Jamaican dancehall sensation Sean Paul has disputed years-old claim that he lost an expensive phone during a performance at the Carnivore Simba Saloon in Nairobi in 2004.

The musician took to his Instagram page to refute a story on a Kenya blog, which claimed that he lost his phone when someone removed it from his pockets as he was carried by his fans during the performance.

Here’s is Sean Paul’s post, which is littered with grammatical errors: “rrr!!! habari yenu!!! jus want 2let my kenyan peeps kno that this headline is totally false!!! i was never “robed” in kenya!!! i actually left my phone some wher while i was ther!!! so really it was me who “lost”it!!! an this was a verry looooongtime ago!!! dont listen 2 rumers an rubish!!! 4 any real news bout me follow allseanpaul.com or ask me right here on ig an twitter!!! goin 2 post the link 2 this verry untrue story about me in kenya on my twitter now!!! check it out but doe belive the lies!!! blessings!!! rrr!!!”

So what is the truth? Simple. He lost his phone but not during the performance.
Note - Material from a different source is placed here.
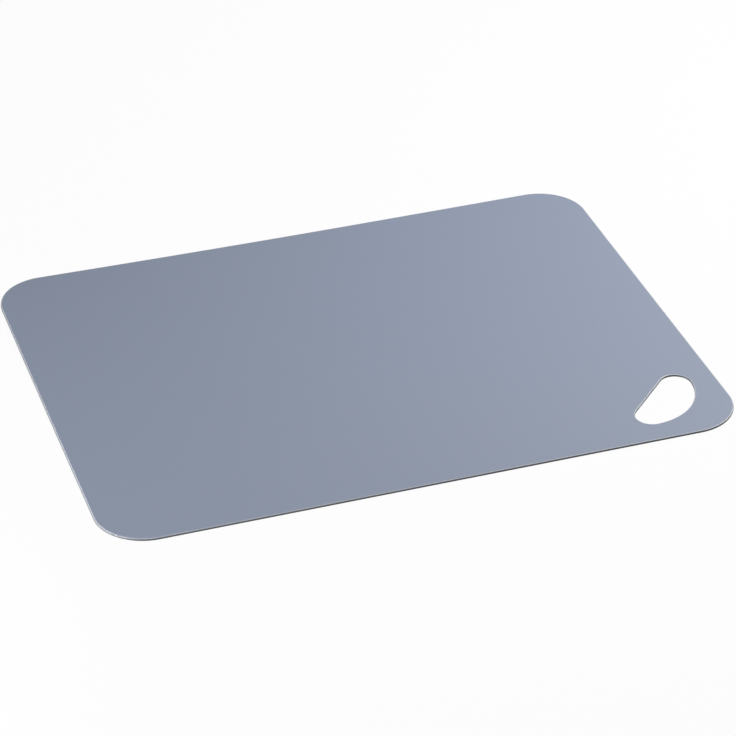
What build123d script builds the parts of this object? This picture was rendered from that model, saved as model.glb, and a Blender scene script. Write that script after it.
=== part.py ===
"""Flexible cutting mat: one thin, bendable plastic sheet with a hand hole across one corner.

The mat lies flat with its underside on Z = 0 and its centre over the origin. Its long side runs
along X, and the hand hole crosses the corner at +X, -Y.
"""

from build123d import *
from math import sqrt
import os

# Sheet, in millimetres
mat_length = 380.0
mat_width = 290.0
mat_thickness = 1.3
corner_radius = 30.0

# Edge section, the same around the outline and around the hand hole
underside_bevel = 0.15
edge_upright = 0.25

# Hand hole: a straight inner side and one long arc that bulges towards the corner
hole_arc_radius = 36.3
hole_depth = 26.0
hole_end_radius = 9.4
corner_web = 24.6

# The round over the upper edge takes what the bevel and the upright leave of the thickness
edge_round = mat_thickness - underside_bevel - edge_upright

# The hole is laid out about the diagonal of its corner. Its straight side lies this far from the point
# where the mat's two straight edges would meet.
corner_tip_gap = corner_radius * (sqrt(2) - 1)
hole_setback = corner_tip_gap + corner_web + hole_depth
setback_share = sqrt(1 / 2)
hole_middle = (
    mat_length / 2 - hole_setback * setback_share,
    -mat_width / 2 + hole_setback * setback_share,
)

# Half the length of the straight side before its two ends are rounded
half_chord = sqrt(hole_arc_radius**2 - (hole_arc_radius - hole_depth) ** 2)

# Y of this plane points along the diagonal to the corner, and X runs along the straight side
hole_plane = Plane(origin=hole_middle, x_dir=(-1, -1, 0), z_dir=(0, 0, 1))


with BuildPart() as mat_sheet:
    with BuildSketch() as outline:
        RectangleRounded(mat_length, mat_width, corner_radius)
    extrude(amount=mat_thickness)

    with BuildSketch(hole_plane) as hand_hole:
        with BuildLine():
            inner_side = Line((-half_chord, 0), (half_chord, 0))
            ThreePointArc(inner_side @ 1, (0, hole_depth), inner_side @ 0)
        make_face()
        fillet(hand_hole.vertices(), radius=hole_end_radius)
    extrude(amount=mat_thickness, mode=Mode.SUBTRACT)

    underside = mat_sheet.faces().sort_by(Axis.Z)[0]
    chamfer(underside.edges(), length=underside_bevel)
    cutting_face = mat_sheet.faces().sort_by(Axis.Z)[-1]
    fillet(cutting_face.edges(), radius=edge_round)

mat_sheet.part.label = "mat_sheet"

os.makedirs("parts", exist_ok=True)
export_step(mat_sheet.part, "parts/mat_sheet.step")
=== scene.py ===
"""Flexible cutting mat: a thin satin sheet with soft edges and a hand hole, lying on a pale studio floor.

The sheet is modelled in metres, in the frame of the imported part: its underside is at the bottom of the
part's box, its long side runs along X and the hand hole crosses the corner at +X, -Y.
"""

import math
from collections import namedtuple
from contextlib import contextmanager

import bmesh
import bpy
from bpy.props import FloatProperty, FloatVectorProperty, IntProperty, PointerProperty
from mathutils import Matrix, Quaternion, Vector


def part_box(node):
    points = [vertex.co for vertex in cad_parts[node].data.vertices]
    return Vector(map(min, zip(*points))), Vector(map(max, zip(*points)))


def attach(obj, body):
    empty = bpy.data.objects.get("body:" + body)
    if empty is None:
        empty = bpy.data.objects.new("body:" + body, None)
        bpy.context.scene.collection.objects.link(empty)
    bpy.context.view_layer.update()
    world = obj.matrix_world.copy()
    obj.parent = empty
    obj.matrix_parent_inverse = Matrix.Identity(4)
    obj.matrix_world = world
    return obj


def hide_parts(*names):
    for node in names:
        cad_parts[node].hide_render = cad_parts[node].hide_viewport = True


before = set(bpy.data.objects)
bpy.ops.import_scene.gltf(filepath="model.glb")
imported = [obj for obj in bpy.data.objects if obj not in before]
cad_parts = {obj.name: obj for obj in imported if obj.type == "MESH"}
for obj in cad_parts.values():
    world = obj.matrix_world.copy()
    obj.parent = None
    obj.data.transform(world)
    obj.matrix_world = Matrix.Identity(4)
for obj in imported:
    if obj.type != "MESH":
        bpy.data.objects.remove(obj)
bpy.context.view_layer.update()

bl_info = {
    "name": "Flexible Cutting Mat",
    "version": (1, 0, 0),
    "blender": (4, 5, 0),
    "location": "3D View > Sidebar > Cutting Mat",
    "description": "Models a flexible cutting mat and the studio that it is photographed in",
    "category": "Object",
}

MM = 0.001
SHEET_LOW, SHEET_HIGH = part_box("mat_sheet")
SHEET_EXTENT = SHEET_HIGH - SHEET_LOW

# Spin turns clockwise about its axis, so this axis makes it turn from +X to +Y
SPIN_AXIS = (0, 0, -1)
# Edges sharper than this belong to the square rims of the slab
SHARP_ANGLE = math.radians(60)
# Faces that meet at less than this are shaded as one
SMOOTH_ANGLE = math.radians(30)
# Points this close to a height lie on it
LEVEL_SLACK = 0.015 * MM

# Steepness at which the face ends and the rim is in full effect
RIM_FADE = (0.005, 0.05)
# Steepness at which the shoulder's painted highlight ends and the upright edge's painted shade is reached
HIGHLIGHT_TO_SHADE_FADE = (0.15, 0.5)
# Middle of the grain's height, which leaves a surface smooth
NO_GRAIN = 0.5

BLACK = (0, 0, 0)
WHITE = (1, 1, 1)
# Strength of a background that shows as plain white
WHITE_STRENGTH = 1


def length_property(name, description, default):
    """A length in metres, shown to a hundredth of a millimetre."""
    return FloatProperty(
        name=name, description=description, default=default, unit="LENGTH", subtype="DISTANCE", precision=5
    )


def angle_property(name, description, degrees):
    """An angle that is written in degrees."""
    return FloatProperty(
        name=name, description=description, default=math.radians(degrees), unit="ROTATION", subtype="ANGLE"
    )


def share_property(name, description, default):
    """A share from nothing to all."""
    return FloatProperty(
        name=name, description=description, default=default, min=0, max=1, subtype="FACTOR"
    )


def count_property(name, description, default, least):
    """A whole number that isn't below the least."""
    return IntProperty(name=name, description=description, default=default, min=least)


def strength_property(name, description, default):
    """The strength of a plain glow."""
    return FloatProperty(name=name, description=description, default=default, min=0)


def colour_property(name, description, default):
    """A plain colour in linear light."""
    return FloatVectorProperty(
        name=name, description=description, default=default, size=3, min=0, max=1, subtype="COLOR"
    )


def power_property(name, description, default):
    """The power of a lamp in watts."""
    return FloatProperty(name=name, description=description, default=default, min=0, unit="POWER")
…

He lost it while checking out at the Jomo Kenyatta International Airport on his way to Dar es Salaam.

Sean Paul at the time claimed that he lost his phone that contained very important data and contacts of other celebrities including that of multi-Grammy award winner Beyonce Knowles.

MISSING CELL PHONE

In fact, the story of Sean Paul’s missing cell phone is juicier than is being told.

An appeal by his then tour manager Mr Jerome Hamilton, and promoters for information on the whereabouts of the cell phone drew interesting reactions from the public, many of them hoaxes.

One caller who claimed to know the whereabouts of the lost Nokia 3650 made only one condition to the promoters – he would only give them the information he had if he was given Beyonce’s cell phone, who he claimed was confident Sean Paul “knows very well”.

DS Njoroge told Daily Nation back in 2004: “He gave us two appointments but on both occasions failed to turn up where we had agreed to meet on Tuesday.”

Another caller who was allegedly working at the JKIA’s cargo handling section even convinced Njoroge to send him airtime to his cell-phone and then sent them scampering to the airport for yet another appointment, only to realise that it was another hoax.

This particular caller had also assured them that he could direct them to a spot at the airport where they would find the cell-phone.

“Others simply requested for money before they took any I steps in assisting to recover the phone,” Njoroge said.